The stories told by the frightened refugees of Tel Kalakh highlight the repressive tactics used by President Bashar al-Assad's regime as it struggles to stifle a pro-democracy uprising. against his family’s 40-year rule.

Tel Kalakh, a town of some 20,000 mainly Sunni residents is surrounded by villages populated by the minority Alawite sect, an offshoot of Shiite Islam, which forms the backbone of the Syrian regime.

Anti-regime protests took hold in Tel Kalakh in response to the regime’s harsh crackdown against Deraa in southern Syria, which has become the epicenter of the six-week uprising in south.

As the demonstrations in Tel Kalakh grew, the Syrian security forces flooded into the area. Residents say that the security forces attempted to recruit assistance from the surrounding Alawite villages, adding a sectarian edge to the local tensions.

“The army sent tanks into the town and set up blockades on all the main roads. I was told at one checkpoint that I should leave because they were planning to raze the town to the ground,” Ammar said.

Footage of the demonstration carried on his cellphone showed protesters brandishing banners in English reading, “We don’t want you” and “Go out Bashar."

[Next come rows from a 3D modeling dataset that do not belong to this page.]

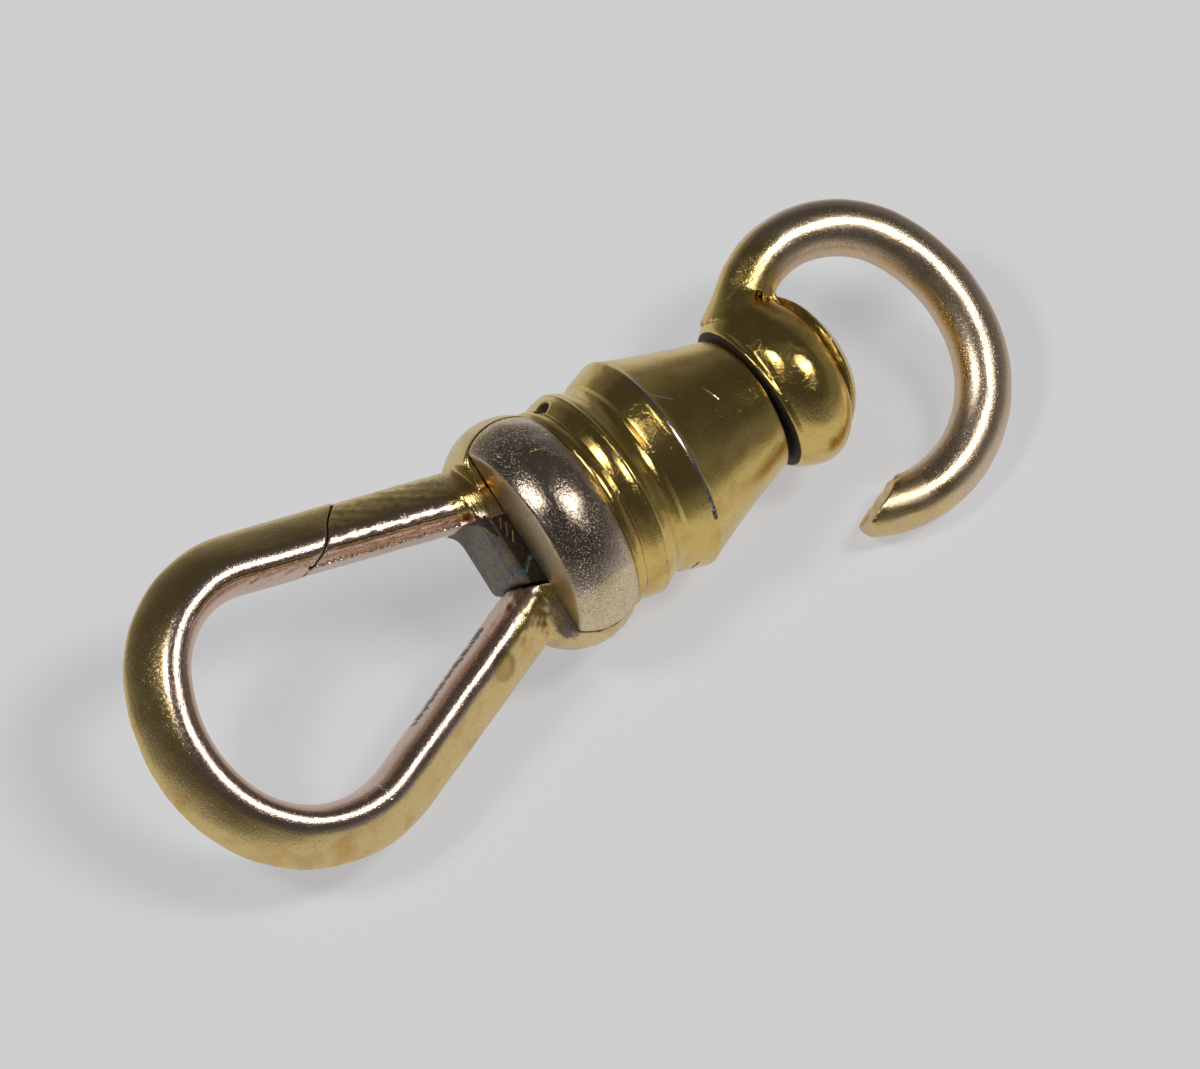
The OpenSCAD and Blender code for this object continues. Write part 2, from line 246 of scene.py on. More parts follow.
def piece(name, points, faces, body, material, marks, node):
    """Makes a piece that replaces a CAD node, and marks its vertices for the materials."""
    mesh = bpy.data.meshes.new(name)
    if inside_out(points, faces):
        faces = [f[::-1] for f in faces]
    mesh.from_pydata(to_world(points).tolist(), [], faces)
    mesh.validate()
    mesh.polygons.foreach_set("use_smooth", np.ones(len(mesh.polygons), bool))
    for key, values in {"place": points, **marks}.items():
        kind, field = ("FLOAT_VECTOR", "vector") if values.ndim == 2 else ("FLOAT", "value")
        mark = mesh.attributes.new(key, kind, "POINT")
        mark.data.foreach_set(field, values.astype(np.float32).ravel())
    mesh.materials.append(material)
    obj = bpy.data.objects.new(name, mesh)
    bpy.context.scene.collection.objects.link(obj)
    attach(obj, body)
    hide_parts(node)


GRAIN = 0.055


# ---------------------------------------------------------------- forms of the loop and the gate
LOOP_START, LOOP_HEADING = (-5.8 + 0.93, -1.917 + 0.357), 201.0
LOOP_BENDS = [(3.83, 98.3), (4.98, 42.4), (3.31, 75.7)]
loop_line = centre_line(LOOP_START, LOOP_HEADING, [6.85, *LOOP_BENDS, 6.0])
GATE_HEADING = math.radians(LOOP_HEADING - 98.3 - 42.4 - 75.7)
GATE_WAY = (math.cos(GATE_HEADING), math.sin(GATE_HEADING))
GATE_ROOT = (COLLAR_FACE, 1.85)
GATE_BEFORE = 8
gate_line = [Line(tuple(GATE_ROOT[i] - GATE_BEFORE * GATE_WAY[i] for i in (0, 1)),
                  math.degrees(GATE_HEADING), GATE_BEFORE + 1.0)]
SCARF_AT = tuple(GATE_ROOT[i] - 4.9 * GATE_WAY[i] for i in (0, 1))
SCARF_WAY = GATE_HEADING + math.radians(50)
SCARF_GAP, SCARF_SWAY = 0.022, 0.075


def wire_section(n, z, wide, thick=WIRE_T):
    """Leaf-shaped section: a sloping outer side, a soft ridge, and a long inner flank."""
    bulge, shy, crown = 1.41, 1.11, 0.62
    z = np.abs(z)
    n = n + wide * (0.5 - RIDGE)
    out = np.maximum(n + shy, 0) / (wide * (1 - RIDGE) + shy)
    high = z / (thick / 2 + crown)
    outer = ((out ** bulge + high ** bulge + TINY) ** (1 / bulge) - 1) * 1.5
    flank = -0.722 * (n + 0.189) + 0.692 * (z - thick / 2 - 0.183)
    inner = (z * z / 3.98 - n - wide * RIDGE) / np.sqrt(1 + (z / 1.99) ** 2)
    return most(most(outer, flank, 0.60), inner, 0.14)


def scarf_side(x, y, side):
    """Distance past the closed scarf joint, which runs across the arm in a shallow S."""
    dx, dy = x - SCARF_AT[0], y - SCARF_AT[1]
    w = dy * math.cos(SCARF_WAY) - dx * math.sin(SCARF_WAY)
    n = dy * math.cos(GATE_HEADING) - dx * math.sin(GATE_HEADING)
    w = w - SCARF_SWAY * np.sin(math.pi * np.clip(n / 0.85, -1.1, 1.1))
    return np.where(np.abs(n) < 1.3, SCARF_GAP / 2 - side * w, -1.0)


def dome_ring(x, r):
    """The collar's domed rim, before its flat faces are cut."""
    return np.sqrt(np.maximum(r - (COLLAR_R - DOME_R), 0) ** 2 + (x - DOME_X) ** 2) - DOME_R


def dome(x, r, face):
    """The collar's dome, from the given face to its seat."""
    return most(most(dome_ring(x, r), face - x, 0.06), x - SEAT_X, 0.04)


def spring_hole(x, r):
    """The bore for the spring, which reaches a little way into the collar."""
    return np.minimum(SPRING_BORE - r, x - BORE_FRONT)


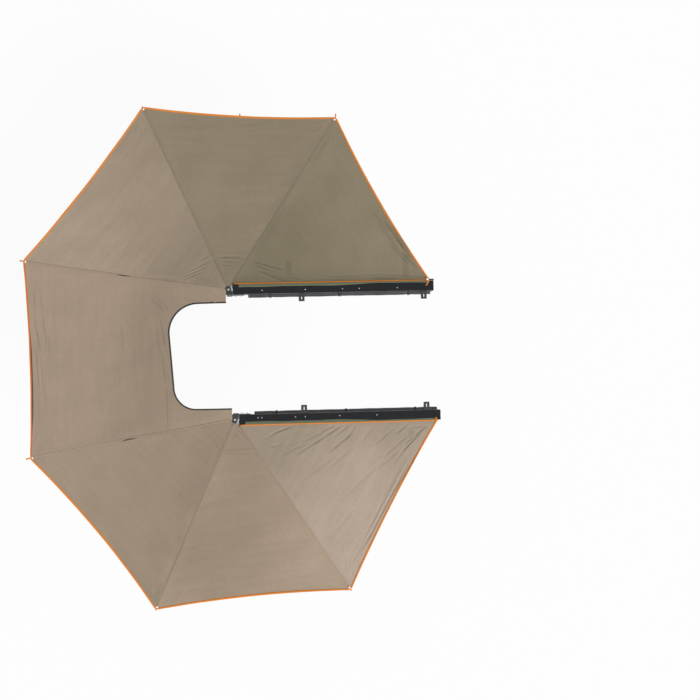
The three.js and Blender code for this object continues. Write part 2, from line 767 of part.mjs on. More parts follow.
// A row of cloth beside the cut-out, from the seam over the rear arm to the cut-out's edge
function besideCutout(side, share, columns) {
  const angle = openAngle('rear');
  const radius = THREE.MathUtils.lerp(hubClothRadius, canopyReach, share);
  const strip = stripWidth(radius);
  const start = new THREE.Vector2(
    radius * Math.cos(angle) - strip * Math.sin(angle),
    radius * Math.sin(angle) + strip * Math.cos(angle));
  const corner = sides[side].cutoutCorner;
  const into = Math.min(corner, Math.max(0, corner - cutoutDepth - start.x));
  const inset = sides[side].cutoutInset + corner - Math.sqrt(corner * corner - into * into);
  const row = backEdge(side, share);
  for (let column = 1; column <= columns; column++) {
    row.push(backPoint(side, start.x, THREE.MathUtils.lerp(start.y, -inset, column / columns)));
  }
  return row;
}

// The back panel: one piece of cloth from rear arm to rear arm, with the cut-out open to the front
function backPanelGeometry() {
  const cutoutRadius = cutoutDepth / -Math.cos(openAngle('rear'));
  const cutoutShare = (cutoutRadius - hubClothRadius) / (canopyReach - hubClothRadius);
  const sideColumns = 4;
  const middleColumns = 6;
  const outerRows = 9;
  const straightShares = [0, 0.06, 0.13, 0.22, 0.33];
  const roundedShares = [0.5, 0.56, 0.62, 0.68, 0.74, 0.8, 0.86, 0.92, 0.96, 0.985, 1];
  const stripShares = [...straightShares, ...roundedShares].map((share) => share * cutoutShare);
  const leftRows = stripShares.map((share) => besideCutout('left', share, sideColumns));
  const rightRows = stripShares.map((share) => besideCutout('right', share, sideColumns));
  const first = [...leftRows[leftRows.length - 1]];
  const last = [...rightRows[rightRows.length - 1]].reverse();
  const innerLeft = first[first.length - 1];
  const innerRight = last[0];
  const middle = [];
  for (let column = 1; column < middleColumns; column++) {
    middle.push(new THREE.Vector3().lerpVectors(innerLeft, innerRight, column / middleColumns));
  }
  const cutoutRow = [...first, ...middle, ...last];
  const stripRow = (row) => new THREE.Vector3().subVectors(row[row.length - 2], row[1]);
  const span = stripRow(cutoutRow);
  const shares = cutoutRow.map((point) =>
    new THREE.Vector3().subVectors(point, cutoutRow[1]).dot(span) / span.lengthSq());
  const settledShare = 0.45;
  const mainRows = [cutoutRow];
  for (let row = 1; row <= outerRows; row++) {
    const outward = row / outerRows;
    const share = THREE.MathUtils.lerp(cutoutShare, 1, outward);
    const [leftSeam, leftStrip] = backEdge('left', share);
    const [rightSeam, rightStrip] = backEdge('right', share);
    const points = shares.slice(2, -2).map((across) => {
      const crown = 4 * across * (1 - across);
      const point = new THREE.Vector3().lerpVectors(leftStrip, rightStrip, across);
      point.x += backEdgeBow * crown * outward * outward;
      const sag = THREE.MathUtils.lerp(backPanelSag, backEdgeSag, outward);
      point.z -= sag * crown * THREE.MathUtils.smoothstep(outward, 0, settledShare);
      return point;
    });
    mainRows.push([leftSeam, leftStrip, ...points, rightStrip, rightSeam]);
  }
  const cloth = clothGeometry([...patchesOf(leftRows), ...patchesOf(rightRows), ...patchesOf(mainRows)]);
  return withStudHoles(cloth, ['left', 'rear'], ['right', 'rear']);
}

// One arm with its tip and its stowed leg
const shared = {
  arm: armGeometry(),
  armTip: armTipGeometry(),
  legTube: legTubeGeometry(),
  innerTube: innerTubeGeometry(),
  collar: collarGeometry(),
  foot: footGeometry(),
};

function armAssembly(side, arm) {
  const group = new THREE.Group();
  const name = side + '_' + arm;
  group.add(
    piece(name + '_arm', shared.arm, plainAluminium),
    piece(name + '_arm_tip', shared.armTip, blackNylon),
    piece(name + '_leg_tube', shared.legTube, plainAluminium),
    piece(name + '_leg_inner_tube', shared.innerTube, plainAluminium),
    piece(name + '_leg_collar', shared.collar, blackNylon),
    piece(name + '_leg_foot', shared.foot, blackRubber));
  group.rotation.z = openAngle(arm);
  group.position.z = -armPitch * armNames.indexOf(arm);
  return group;
}

// One half: rail, brackets, hub, cover and its fan of arms
function halfAwning(side) {
  const { mirror, hub } = sides[side];
  const group = new THREE.Group();
  group.position.copy(hub);
  group.scale.y = mirror;
  group.add(
    piece(side + '_rail', railGeometry(), blackAnodised),
    piece(side + '_rail_end_cap', endCapGeometry(), blackNylon),
    piece(side + '_hub_bracket', hubBracketGeometry(), blackSteel),
    piece(side + '_travel_cover', coverGeometry(), coverVinyl));
  for (const [name, place] of Object.entries(crossbars)) {
    group.add(piece(side + '_' + name + '_rack_bracket', rackBracketGeometry(place - hub.x), blackSteel));
  }
  const tilted = new THREE.Group();
  tilted.rotation.x = -pinTilt;
  tilted.add(piece(side + '_hub_pin', hubPinGeometry(), zincSteel));
  for (const arm of armNames) tilted.add(armAssembly(side, arm));
  group.add(tilted);
  return group;
}

const awning = new THREE.Group();
for (const side of Object.keys(sides)) awning.add(halfAwning(side), ...fanPanels(side));
awning.add(piece('back_panel', backPanelGeometry(), canopyCanvas));

export default awning;
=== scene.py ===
"""Wraparound vehicle awning: its cloth, trim, fittings and finishes, built round the fixed frame.

Metres, in the frame's own axes: +X to the vehicle's front, +Y to its left side, +Z up.
"""

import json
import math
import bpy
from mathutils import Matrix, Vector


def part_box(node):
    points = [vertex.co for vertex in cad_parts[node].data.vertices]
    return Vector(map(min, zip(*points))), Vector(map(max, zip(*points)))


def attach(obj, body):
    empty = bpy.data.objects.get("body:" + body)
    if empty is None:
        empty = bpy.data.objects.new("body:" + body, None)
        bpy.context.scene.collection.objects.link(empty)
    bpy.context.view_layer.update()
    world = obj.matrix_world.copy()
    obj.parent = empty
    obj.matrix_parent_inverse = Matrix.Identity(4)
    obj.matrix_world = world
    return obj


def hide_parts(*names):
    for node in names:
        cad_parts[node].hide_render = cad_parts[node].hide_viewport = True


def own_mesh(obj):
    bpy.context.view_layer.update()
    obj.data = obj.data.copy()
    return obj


bl_info = {
    "name": "Wraparound Vehicle Awning",
    "version": (1, 0, 0),
    "blender": (4, 5, 0),
    "location": "View3D > Sidebar > Awning",
    "description": "Builds the cloth, trim, fittings and finishes of a wraparound vehicle awning",
    "category": "Add Mesh",
}

import bmesh
import bpy
import numpy as np
from mathutils import Matrix, Vector

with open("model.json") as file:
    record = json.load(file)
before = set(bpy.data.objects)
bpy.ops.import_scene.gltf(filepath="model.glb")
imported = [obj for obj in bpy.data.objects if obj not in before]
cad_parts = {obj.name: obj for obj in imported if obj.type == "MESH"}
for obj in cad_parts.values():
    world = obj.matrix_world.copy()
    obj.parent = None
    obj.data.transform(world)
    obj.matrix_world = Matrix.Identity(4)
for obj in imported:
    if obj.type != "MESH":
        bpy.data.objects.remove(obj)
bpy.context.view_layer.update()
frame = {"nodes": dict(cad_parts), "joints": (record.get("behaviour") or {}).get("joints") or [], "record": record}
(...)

Sheikh Abdel Rahim Akkari, the town’s cleric, is seen speaking to the crowd and denouncing the regime’s accusations that the protests are stirred by Islamic extremists.

“Where are the Salafists you are looking for?” Sheikh Akkari asked rhetorically. “They are all in your prisons. All we are asking for is our freedoms.”

An estimated 2,000 residents, mainly women and children, had fled the town two days earlier on Wednesday, walking the two miles to the border with Lebanon. Some of the women were molested by a group of military intelligence officers and Alawite “Shabiha” militiamen on the border, residents said. The harassment of the women spurred a squad of Syrian border guards, usually composed of locally-recruited personnel, to attack the intelligence officers and militiamen, they added. A small border post was burned to the ground.

A growing number of accounts is emerging of in-fighting between the Syrian security forces, usually involving Sunni conscripted soldiers clashing with Alawite troops in elite divisions and intelligence personnel. Residents of Tel Kalakh said that Alaa Shwaiti, a young lieutenant from the town, was executed with a bullet in the head after he refused to open fire on protesters in Homs, a city in northern Syria and one of several flashpoints where the regime has cracked down hard against signs of dissent.

“He telephoned his brother in Tel Kalakh before he died and said that he feared he was going to be executed for disobeying the order,” Ammar said.

According to residents, the Syrian army claimed Lieutenant Shwaiti was killed by rebels and made plans to bury him in Tel Kalakh with full military honors. But the residents refused and buried the officer themselves on Saturday.

Contacted by cellphone, a man inside Tel Kalakh said that Lieutenant Shwaiti’s funeral had just been held amid a large army and security presence.

“We are besieged right now,” the man said.

Meanwhile, Syrian army tanks shelled the old quarter of Deraa and dispatched more reinforcements to the area, which has been under siege for nearly a week, an eyewitness told Associated Press.

Residents have remained defiant: Unable to leave their homes, they have chanted “God is Great!” to each other from their windows in the evenings, infuriating security forces and raising each other's spirits.

Deraa has been without water, fuel or electricity since Monday, when the regime sent in troops backed by tanks and snipers to crush protests seeking an end to Assad's authoritarian rule.

On Saturday, Syrian troops killed four people while storming a mosque that became a focal point for protesters in Daraa, and security forces in Damascus kept dozens of women from marching on parliament to urge Assad to end his crackdown on the uprising.